Earlier this month, NASA Administrator Bill Nelson said the Starliner test flight is a crucial step in NASA’s ongoing efforts to commercialize the business of space exploration, including the effort to replace the job of ferrying astronauts to the International Space Station following the retirement of the Space Shuttle program in 2011. The SpaceX Dragon crew capsule was the first private enterprise to deliver astronauts to the ISS in 2020.

“This is all a part of our commercial activities,” Nelson said. “You’ve already seen commercial crew and cargo go to orbit with the Dragon and other cargo vehicles. This will give us that additional capacity because we always look for a backup.

“It’s a fixed-price contract. We share in the development costs but then the operation is a fixed-price contract. We’re doing that as we go to the moon as well.”

Starliner’s June 1 launch, should it come to fruition, will mark the first time since 1968′s Apollo 7 mission that a crewed mission will lift off from Cape Canaveral Space Force Station, formerly known as the Cape Canaveral Air Force Station.

The privatization of manned space travel

Back in 2014, NASA announced a pair of “groundbreaking” contracts, granted to Boeing and SpaceX, aiming to bring the job of ferrying astronauts to and from the orbiting International Space Station, a task that was assumed by Russia’s Roscosmos following the retirement of the Space Shuttle program in 2011, back to the U.S.

Boeing’s decades-long partnership with NASA and jumbo $4.2 billion contract, compared to SpaceX’s $2.6 billion, led many to believe early on that the legacy aircraft and aerospace company would outpace Elon Musk’s scrappy space startup and be first to the finish line in NASA’s new Commercial Crew Transportation Capability effort.

But a series of delays allowed SpaceX to leapfrog Boeing in the work to develop a new crew transport vehicle and in 2020, SpaceX’s Dragon 2 Crew Capsule became the first U.S.-launched spaceflight to carry astronauts to the ISS since the final, 13-day shuttle mission performed by Atlantis.

Starliner is expected to dock with the ISS about 26 hours after launch and Wilmore and Williams will spend about a week aboard the station before returning on a mission focused on testing and confirming Starliner’s capabilities.

Utah could play a role in Starliner’s debut crew flight as the U.S. Army’s Dugway Proving Ground in the state’s west desert is among a short list of possible landing sites, which also includes two targets in the vast White Sands Missile Range, New Mexico, and Willcox, Arizona, according to NASA. Edwards Air Force Base in California is available as a contingency landing site.
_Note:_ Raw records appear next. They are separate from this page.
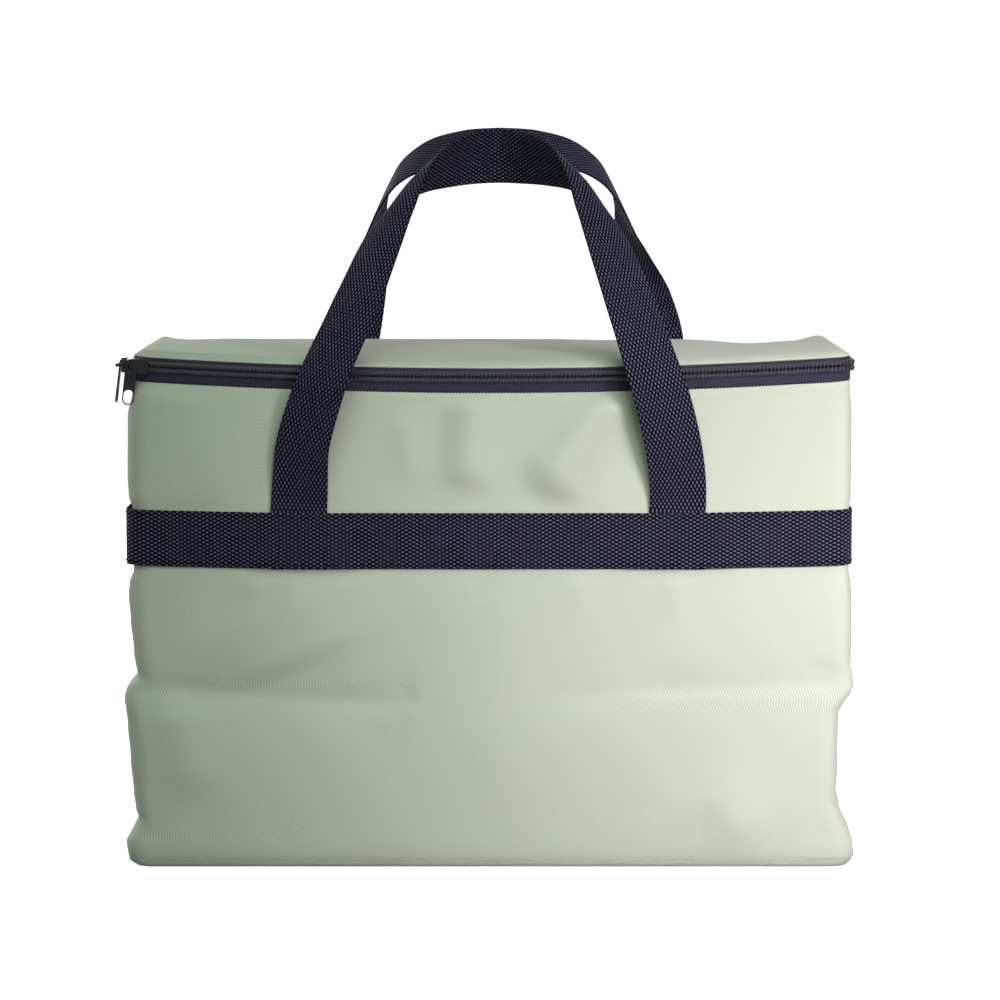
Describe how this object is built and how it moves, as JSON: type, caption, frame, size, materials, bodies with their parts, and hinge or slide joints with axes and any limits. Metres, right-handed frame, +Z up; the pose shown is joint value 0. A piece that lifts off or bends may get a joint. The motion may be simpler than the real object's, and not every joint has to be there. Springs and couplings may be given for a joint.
{
  "type": "cooler bag",
  "caption": "Soft box-shaped insulated bag with a zipped hinged lid, a webbing band round its waist and two webbing carry handles.",
  "frame": {"origin": "middle of the base, on the floor the bag stands on", "axes": "+X to the viewer's right when facing the front, +Y from the front to the back where the lid is hinged, +Z up"},
  "size_m": [0.3914, 0.2316, 0.393],
  "materials": {
    "shell_fabric": "sage green twill, matt with a faint sheen",
    "webbing": "near-black navy woven webbing",
    "zipper_tape": "near-black navy woven tape",
    "zipper_coil": "black nylon coil, satin gloss",
    "zipper_metal": "black painted zinc, gloss",
    "foam": "white closed-cell foam sheet",
    "liner": "silver-grey welded film",
    "binding": "grey woven binding tape"
  },
  "bodies": {
    "bag": {"front_panel": "shell_fabric", "back_panel": "shell_fabric", "left_side_panel": "shell_fabric", "right_side_panel": "shell_fabric", "bottom_panel": "shell_fabric", "hinge_strip": "shell_fabric", "foam_front": "foam", "foam_back": "foam", "foam_left": "foam", "foam_right": "foam", "foam_bottom": "foam", "liner": "liner", "mouth_binding": "binding", "zipper_tape_body": "zipper_tape", "zipper_coil_body": "zipper_coil", "waist_band": "webbing", "front_handle_tail_left": "webbing", "front_handle_tail_right": "webbing", "back_handle_tail_left": "webbing", "back_handle_tail_right": "webbing"},
    "lid": {"lid_panel": "shell_fabric", "foam_lid": "foam", "liner_lid": "liner", "zipper_tape_lid": "zipper_tape", "zipper_coil_lid": "zipper_coil"},
    "front_handle": {"handle_front": "webbing"},
    "back_handle": {"handle_back": "webbing"},
    "front_slider": {"slider_front": "zipper_metal"},
    "front_pull_tab": {"pull_tab_front": "zipper_metal"},
    "side_slider": {"slider_side": "zipper_metal"},
    "side_pull_tab": {"pull_tab_side": "zipper_metal"}
  },
  "joints": [
    {"name": "lid_hinge", "type": "hinge", "parent": "bag", "child": "lid", "pos_m": [0, 0.0955, 0.268], "axis": [-1, 0, 0], "range_deg": [0, 100]},
    {"name": "front_handle_swing", "type": "hinge", "parent": "bag", "child": "front_handle", "pos_m": [0, -0.0995, 0.19], "axis": [1, 0, 0], "range_deg": [0, 150]},
    {"name": "back_handle_swing", "type": "hinge", "parent": "bag", "child": "back_handle", "pos_m": [0, 0.0995, 0.19], "axis": [-1, 0, 0], "range_deg": [0, 150]},
    {"name": "front_slider_slide", "type": "slide", "parent": "bag", "child": "front_slider", "axis": [1, 0, 0], "range_m": [0, 0.36]},
    {"name": "front_tab_swing", "type": "hinge", "parent": "front_slider", "child": "front_pull_tab", "pos_m": [-0.1891, -0.1011, 0.2677], "axis": [0, 1, 0], "range_deg": [-50, 75]},
    {"name": "side_slider_slide", "type": "slide", "parent": "bag", "child": "side_slider", "axis": [0, 1, 0], "range_m": [0, 0.165]},
    {"name": "side_tab_swing", "type": "hinge", "parent": "side_slider", "child": "side_pull_tab", "pos_m": [-0.1961, -0.0849, 0.268], "axis": [-1, 0, 0], "range_deg": [-75, 45]}
  ],
  "couplings": [
    {"joint": "front_handle_swing", "follows": "lid_hinge", "ratio": 1.5},
    {"joint": "back_handle_swing", "follows": "lid_hinge", "ratio": 1.5}
  ]
}
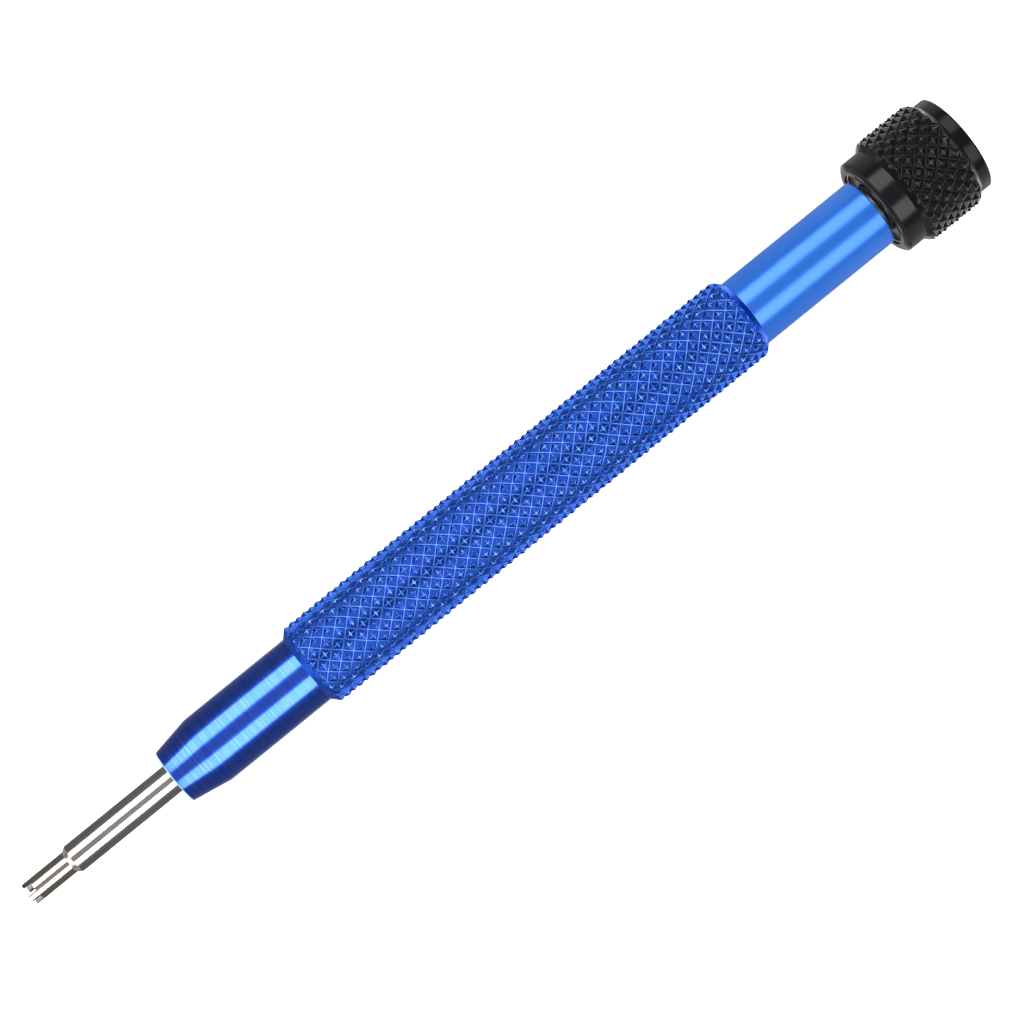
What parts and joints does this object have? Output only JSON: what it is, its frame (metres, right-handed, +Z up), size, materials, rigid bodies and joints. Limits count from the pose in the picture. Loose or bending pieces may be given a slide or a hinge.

While a parachute-assisted ground landing is expected, the Starliner capsule is also capable of a water landing.

Boeing’s long journey to space

Boeing has had to overcome issues both within and without its Starliner program on the path to Monday’s scheduled launch, while SpaceX has now completed nine crewed missions to the ISS with its Dragon capsule and has a 10th in progress.

An uncrewed Starliner test flight in 2019 exposed software and communications issues that combined to derail an attempt to dock with the ISS and almost led to the crew ship’s destruction, per CBS News.

A second test flight in 2021 was scrubbed after engineers discovered corroded valves in the spacecraft’s propulsion system, pushing the next attempt to 2022. And while that flight was a success, potential problems with Starliner’s parachute lines were revealed as well as the need to replace about a mile of electrical tape that was found to be flammable.

Along the way, Boeing has had to navigate major issues in its commercial airliner division, including the tragic 737 Max plane crashes and, more recently, production and quality control issues that were highlighted when a Boeing plane flown by Alaska Airlines lost a door plug component in the passenger cabin during a flight.